WHAT TO WORK ON:
Copy every line, exactly and only, from the line containing "mid-plane on z = 0" to the line containing "low, high = Vector((1e9,)", both lines included.

INFORMATION PROVIDED:
Start
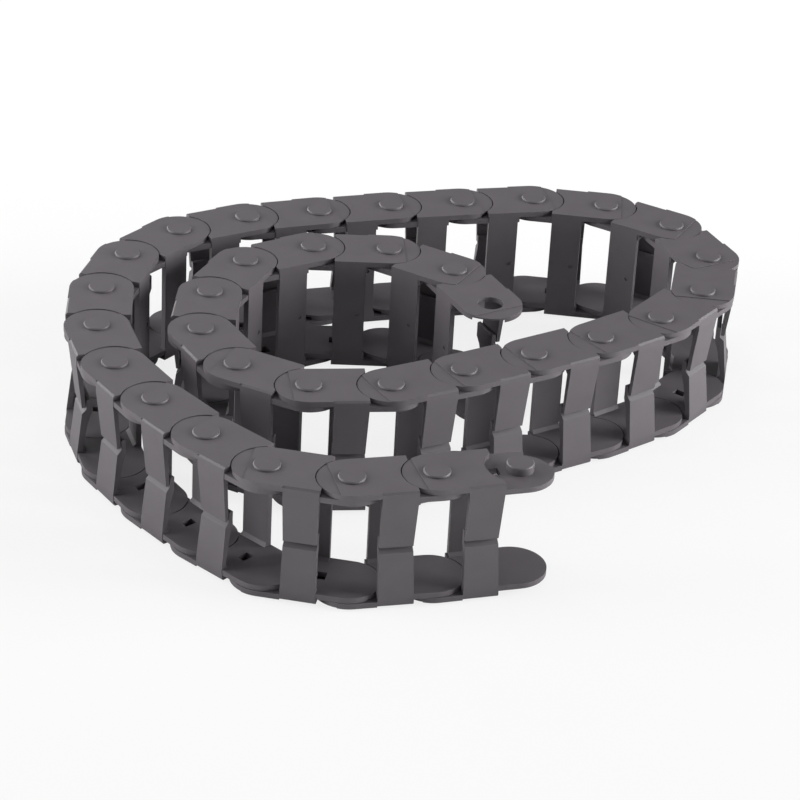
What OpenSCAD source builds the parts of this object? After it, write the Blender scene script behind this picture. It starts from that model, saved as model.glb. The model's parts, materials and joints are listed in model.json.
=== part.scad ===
// Cable drag chain with press-in crossbars, laid on its side in an inward spiral.
//
// Every link is one moulding: two side walls, a plain crossbar on the inside of the bend and a
// split crossbar on the outside, through which the cables are pressed in.
// In a link's own axes its pins stand at x = 0 and its holes lie at x = pitch, +Y points to the
// outside of the bend, and the hinge axes run along Z. The next link's pins snap into the holes.

/* [Link] */
// Distance from one hinge to the next
pitch = 30.5; // [30:0.5:32]
// Height of a side wall, across the bend
wall_h = 25; // [24:0.5:26]
// Clear width for the cables, between the tongues
inner_w = 38; // [24:1:60]
// Thickness of each layer of a side wall
wall_t = 2.2; // [1.8:0.1:2.6]

/* [Hinge] */
// Diameter of the hinge pins
pin_d = 10; // [9:0.2:10.6]
// Height of a pin above the outside of the wall that it holds
pin_proud = 0.9; // [0.6:0.1:1.2]
// Largest bend of one hinge, where its stop meets
max_bend = 37; // [37:1:40]

/* [Crossbars] */
// Width of the split crossbar at its roots, along the chain
bar_w = 13.2; // [11:0.2:13.4]
// Thickness of a crossbar, across the bend
bar_t = 2.1; // [1.6:0.1:2.4]
// How far the split crossbar leans inward at mid-width
bar_lean = 2.1; // [1:0.1:2.4]

/* [Lay] */
// Share of each resting bend: 1 is the coil, 0 lays the chain out straight
coil = 1; // [0:0.05:1]

/* [Hidden] */
// The lay, from the free pins to the free holes: [hinges in the run, bend of each in degrees]
LAY = [
    [1, 3], [1, 23], [1, 31], [2, 7], [3, 16], [2, 24], [1, 11],
    [3, 2], [1, 18], [1, 24], [2, 34], [1, 28], [1, 16], [1, 6],
    [2, 2], [1, 21], [3, 33], [1, 21], [1, 36], [1, 29], [2, 32]
];
first_heading = -164;
bends = [for (run = LAY) for (hinge = [1:run[0]]) run[1]];
links = len(bends) + 1;

// Running clearances: pin in hole, layer on layer, and round end in its hollow
pin_fit = 0.08;
layer_gap = 0.1;
end_gap = 0.4;
// Overlap that makes two shapes of one moulding meet
weld = 0.02;

pin_r = pin_d / 2;
hole_r = pin_r + pin_fit;
end_r = wall_h / 2;
tongue_inset = 0.2;
tongue_r = end_r - tongue_inset;

// Distances from the mid-plane of the link, out to each face of a side wall
tongue_in = inner_w / 2;
tongue_out = tongue_in + wall_t;
plate_in = tongue_out + layer_gap;
plate_out = plate_in + wall_t;
pin_top = plate_out + pin_proud;

// Crossbars
bar_start = 0.35 * wall_h;
bar_end = bar_start + bar_w;
bar_taper = [0.8, 0.2];
inner_bar_inset = [0.2, 0.7];
bar_gusset = 1.2;
shoulder = 0.7;
split_gap = 2.5;
lip_rise = 3.4;
lip_t = 1.8;
lip_fit = 0.3;
hook_foot = 7;
gate_r = 0.9;
gate_depth = 0.4;
gate_x = 0.6 * pitch;

// Stops: a tab fills a segment of each hole, and two flats on the pin meet it at each end of the bend
tab_t = 0.45 * wall_t;
tab_fit = 0.15;
tab_angle = 240;
tab_edge = 0.46 * pin_r;
flat_edge = 0.42 * pin_r;
stop_slack = 0.3;
stop_play = acos(flat_edge / pin_r) - acos(tab_edge / pin_r) - stop_slack;

// Lead-in for pressing a pin in, step on the round end, and cut-outs in the tongue
pin_chamfer = 0.4;
lead_angle = -32;
lead_side = 1.3; // the lead-in ramp's width beyond the pin, on each side
lead_w = pin_d + 2 * lead_side;
lip_edge = 0.4; // chamfer along the lip's top edges
lead_depth = 0.62 * wall_t;
step_x = 0.63 * pin_d;
step_skew = 3;
step_depth = 0.25;
window_x = [0.31 * wall_h, 0.45 * wall_h];
window_w = 4.8;
rim_from = 180;
rim_to = 248;
rim_r = 0.71 * end_r;
rim_depth = 0.55 * wall_t;

// The lay of the chain
function turned(i) = i < 2 ? 0 : turned(i - 1) + coil * bends[i - 2];
function heading(i) = first_heading - turned(i);
function toward(angle) = [cos(angle), sin(angle)];
function pin_at(i) = i < 2 ? [0, 0] : pin_at(i - 1) + pitch * toward(heading(i - 1));
function in_link(i, at) = pin_at(i) + at[0] * toward(heading(i)) + at[1] * toward(heading(i) + 90);
function number(i) = str(i < 10 ? "0" : "", i);
function link_name(i) = str("link_", number(i));

// The plan corners and round ends of every link give the box that the origin is centred on
pins = [for (i = [1:links]) pin_at(i)];
holes = [for (i = [1:links]) in_link(i, [pitch, 0])];
corners = [for (i = [1:links]) for (x = [bar_start, pitch]) for (s = [-1, 1]) in_link(i, [x, s * end_r])];
function low(axis) = min([
    for (p = pins) p[axis] - tongue_r,
    for (p = holes) p[axis] - end_r,
    for (p = corners) p[axis]
]);
function high(axis) = max([
    for (p = pins) p[axis] + tongue_r,
    for (p = holes) p[axis] + end_r,
    for (p = corners) p[axis]
]);
centre = [(low(0) + high(0)) / 2, (low(1) + high(1)) / 2];

$fn = 96;

// Both side walls are the same shape, mirrored about the mid-plane
module both_sides() {
    for (side = [0, 1]) mirror([0, 0, side]) children();
}

// Outline of the outer layer: round about the hole, hollowed about the pin
module plate_outline() {
    difference() {
        union() {
            translate([pitch, 0]) circle(r = end_r);
            translate([bar_start, -end_r]) square([pitch - bar_start, wall_h]);
        }
        circle(r = end_r + end_gap);
    }
}

// Outline of the inner layer: round about the pin, hollowed about the hole
module tongue_outline() {
    difference() {
        union() {
            circle(r = tongue_r);
            translate([0, -tongue_r]) square([bar_end, 2 * tongue_r]);
        }
        translate([pitch, 0]) circle(r = tongue_r + end_gap);
    }
}

// Shallow step across the round end, just past the hole
module end_step() {
    translate([pitch, 0, plate_out - step_depth])
        rotate(step_skew)
            translate([step_x, -wall_h, 0]) cube([wall_h, 2 * wall_h, wall_t]);
}

// Ramp under the round end, along which the next link's pin is pressed in
module lead_in() {
    run = end_r - pin_r;
    translate([pitch, 0, plate_in])
        rotate(lead_angle)
            translate([pin_r, 0, 0])
                rotate([0, -atan(lead_depth / run), 0])
                    translate([0, -lead_w / 2, -wall_t]) cube([2 * run, lead_w, wall_t]);
}

module plate() {
    difference() {
        translate([0, 0, plate_in]) linear_extrude(wall_t) plate_outline();
        translate([pitch, 0, plate_in - wall_t]) cylinder(r = hole_r, h = 3 * wall_t);
        end_step();
        lead_in();
    }
}

// Segment of the hole, on the inner face only, that the flats on the pin turn against
module stop_tab() {
    intersection() {
        translate([pitch, 0, plate_in]) cylinder(r = hole_r + weld, h = tab_t);
        translate([pitch, 0, plate_in])
            rotate(tab_angle)
                translate([tab_edge, -wall_h, 0]) cube([wall_h, 2 * wall_h, tab_t]);
    }
}

// Thinner part of the tongue's rim
module rim_recess() {
    translate([0, 0, tongue_out - rim_depth])
        difference() {
            linear_extrude(wall_t)
                polygon([[0, 0],
                    for (a = [rim_from, (rim_from + rim_to) / 2, rim_to]) 2 * end_r * toward(a)]);
            cylinder(r = rim_r, h = 2 * wall_t, center = true);
        }
}

module tongue() {
    difference() {
        translate([0, 0, tongue_in]) linear_extrude(wall_t) tongue_outline();
        translate([window_x[0], -window_w / 2, 0])
            cube([window_x[1] - window_x[0], window_w, 2 * tongue_out]);
        rim_recess();
    }
}

// Where the two layers lie on each other they are one wall
module layer_weld() {
    translate([0, 0, tongue_out - weld])
        linear_extrude(layer_gap + 2 * weld)
            intersection() {
                plate_outline();
                tongue_outline();
            }
}

module pin() {
    height = pin_top - tongue_out + weld;
    flat_h = layer_gap + tab_t + tab_fit;
    translate([0, 0, tongue_out - weld])
        difference() {
            rotate_extrude()
                polygon([
                    [0, 0], [pin_r, 0], [pin_r, height - pin_chamfer],
                    [pin_r - pin_chamfer, height], [0, height]
                ]);
            for (turn = [stop_play, max_bend - stop_play])
                rotate(tab_angle + turn)
                    translate([flat_edge, -wall_h, weld]) cube([wall_h, 2 * wall_h, flat_h]);
        }
}

// Bar along the chain whose section is given across the bend and across the width
module bar(from, to, section) {
    translate([from, 0, 0]) rotate([90, 0, 90]) linear_extrude(to - from) polygon(section);
}

// Tapers the split crossbar a little towards mid-width
module taper() {
    translate([0, wall_h, 0])
        rotate([90, 0, 0])
            linear_extrude(2 * wall_h)
                polygon([
                    [bar_start, -plate_out], [bar_end, -plate_out], [bar_end - bar_taper[1], 0],
                    [bar_end, plate_out], [bar_start, plate_out], [bar_start + bar_taper[0], 0]
                ]);
}

// Plain crossbar on the inside of the bend, with the mark of the moulding gate
module inner_bar() {
    face = -end_r;
    back = face + bar_t;
    difference() {
        bar(bar_start + inner_bar_inset[0], bar_end - inner_bar_inset[1], [
            [face, -plate_out], [back, -plate_out], [back, -tongue_in], [back + bar_gusset, -tongue_in],
            [back, bar_gusset - tongue_in], [back, tongue_in - bar_gusset], [back + bar_gusset, tongue_in],
            [back, tongue_in], [back, plate_out], [face, plate_out]
        ]);
        translate([gate_x, face, 0]) rotate([90, 0, 0])
            cylinder(r = gate_r, h = 2 * gate_depth, center = true);
    }
}

// Half of the outer crossbar that ends at mid-width, in front of the lip
module pressed_half() {
    face = end_r;
    tip = face - bar_lean;
    bar(bar_start, bar_end, [
        [face, plate_out - shoulder], [face, tongue_in], [tip, 0], [tip - bar_t + 2 * lip_fit, 0],
        [face - bar_t, tongue_in - bar_gusset], [face - bar_t - bar_gusset, tongue_in],
        [face - bar_t, tongue_in], [face - bar_t, plate_out - shoulder]
    ]);
}

// Half of the outer crossbar that carries the hooked lip
module lip_half() {
    face = end_r;
    tip = face - bar_lean;
    lip = tip - bar_t + lip_fit;
    back = lip - lip_t;
    bar(bar_start, bar_end, [
        [face, shoulder - plate_out], [face, -tongue_in], [tip, -split_gap], [lip, -split_gap / 3],
        [lip, lip_rise - lip_edge], [lip - lip_edge, lip_rise],
        [back + lip_edge, lip_rise], [back, lip_rise - lip_edge],
        [back, -split_gap], [tip - bar_t, -hook_foot], [face - bar_t, bar_gusset - tongue_in],
        [face - bar_t - bar_gusset, -tongue_in], [face - bar_t, -tongue_in],
        [face - bar_t, shoulder - plate_out]
    ]);
}

// Bevel along the outside edge of the plate, over the crossbar
module shoulder_bevel() {
    translate([bar_start - weld, end_r, plate_out - shoulder])
        rotate([45, 0, 0])
            cube([bar_w + 2 * weld, wall_t, wall_t]);
}

module side_wall() {
    difference() {
        union() {
            plate();
            tongue();
            layer_weld();
            stop_tab();
            pin();
        }
        shoulder_bevel();
    }
}

// One moulded link, its mid-plane on z = 0
module moulding() {
    both_sides() side_wall();
    inner_bar();
    intersection() {
        union() {
            pressed_half();
            lip_half();
        }
        taper();
    }
}

// Link number i where it lies in the chain, standing on the faces of its pins
module link(i) {
    at = pin_at(i) - centre;
    color("#454146")
        translate([at[0], at[1], pin_top])
            rotate(heading(i))
                moulding();
}

for (i = [1:links])
    link(i);
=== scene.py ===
"""Cable drag chain: rounds and finishes the moulded links, and sets up a small studio."""

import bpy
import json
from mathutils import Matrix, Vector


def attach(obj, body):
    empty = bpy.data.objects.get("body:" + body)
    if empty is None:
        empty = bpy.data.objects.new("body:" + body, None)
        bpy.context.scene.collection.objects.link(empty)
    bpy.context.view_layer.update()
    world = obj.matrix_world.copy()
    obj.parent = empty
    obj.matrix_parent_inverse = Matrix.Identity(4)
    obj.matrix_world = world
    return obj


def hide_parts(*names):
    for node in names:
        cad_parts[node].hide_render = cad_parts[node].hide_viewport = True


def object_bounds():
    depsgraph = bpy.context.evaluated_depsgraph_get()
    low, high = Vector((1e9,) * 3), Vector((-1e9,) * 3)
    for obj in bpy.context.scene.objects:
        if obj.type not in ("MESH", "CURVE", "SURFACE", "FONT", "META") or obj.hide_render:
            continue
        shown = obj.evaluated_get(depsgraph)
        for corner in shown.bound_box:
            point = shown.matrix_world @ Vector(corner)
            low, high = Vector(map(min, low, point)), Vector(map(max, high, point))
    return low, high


bl_info = {
    "name": "Cable Drag Chain",
    "version": (1, 0, 0),
    "blender": (4, 5, 0),
    "location": "View3D > Sidebar > Drag Chain",
    "description": "Dresses the links of a cable drag chain as moulded nylon",
    "category": "Object",
}

import json
import math

import bpy
from bpy.props import (
    FloatProperty,
    FloatVectorProperty,
    IntProperty,
    PointerProperty,
    StringProperty,
)
from mathutils import Matrix, Vector

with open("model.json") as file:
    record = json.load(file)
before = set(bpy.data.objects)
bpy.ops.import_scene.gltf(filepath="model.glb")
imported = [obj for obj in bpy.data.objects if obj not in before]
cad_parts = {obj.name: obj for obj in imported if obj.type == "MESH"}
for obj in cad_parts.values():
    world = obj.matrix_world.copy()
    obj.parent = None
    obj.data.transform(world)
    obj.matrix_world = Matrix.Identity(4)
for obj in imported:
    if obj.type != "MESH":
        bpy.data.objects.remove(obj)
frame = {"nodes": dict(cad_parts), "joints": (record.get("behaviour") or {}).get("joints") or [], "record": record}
CAD_BOX = [list(corner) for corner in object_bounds()]
MM = 0.001

# The link's mesh: points nearer than this are one, faces flatter than this are joined,
# and edges sharper than this are rounded
WELD_DISTANCE = 0.002 * MM
FLAT_ANGLE = math.radians(0.5)
ROUNDED_ANGLE = math.radians(25)

# The nylon's patterns
PATCH_SIZE = 12 * MM
GRAIN_SIZE = 0.4 * MM
GRAIN_DEPTH = 0.03 * MM

# Sockets of the Mix node when it mixes colours
MIX_FIRST, MIX_SECOND, MIX_RESULT = 6, 7, 2

# The studio: each soft box's name, place and side in metres, and power in watts
SOFT_BOXES = (
    ("Overhead soft box", (-0.2, 0.2, 1.3), 1.2, 3.2),
    ("Back left soft box", (-0.9, 1.0, 0.5), 0.8, 8.5),
    ("Left soft box", (-1.4, -0.1, 0.4), 0.8, 21.0),
    ("Right soft box", (1.4, 0.0, 0.4), 0.8, 34.0),
)
AIR_LIGHT = 0.26
FLOOR_SIDE = 12.0
FLOOR_LIFT = 0.8
SENSOR_WIDTH = 36.0
VIEW_LIMIT = 50.0
WHITE = (1.0, 1.0, 1.0, 1.0)


# Places read from the frame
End
RESULT:
// One moulded link, its mid-plane on z = 0
module moulding() {
    both_sides() side_wall();
    inner_bar();
    intersection() {
        union() {
            pressed_half();
            lip_half();
        }
        taper();
    }
}

// Link number i where it lies in the chain, standing on the faces of its pins
module link(i) {
    at = pin_at(i) - centre;
    color("#454146")
        translate([at[0], at[1], pin_top])
            rotate(heading(i))
                moulding();
}

for (i = [1:links])
    link(i);
=== scene.py ===
"""Cable drag chain: rounds and finishes the moulded links, and sets up a small studio."""

import bpy
import json
from mathutils import Matrix, Vector


def attach(obj, body):
    empty = bpy.data.objects.get("body:" + body)
    if empty is None:
        empty = bpy.data.objects.new("body:" + body, None)
        bpy.context.scene.collection.objects.link(empty)
    bpy.context.view_layer.update()
    world = obj.matrix_world.copy()
    obj.parent = empty
    obj.matrix_parent_inverse = Matrix.Identity(4)
    obj.matrix_world = world
    return obj


def hide_parts(*names):
    for node in names:
        cad_parts[node].hide_render = cad_parts[node].hide_viewport = True


def object_bounds():
    depsgraph = bpy.context.evaluated_depsgraph_get()
    low, high = Vector((1e9,) * 3), Vector((-1e9,) * 3)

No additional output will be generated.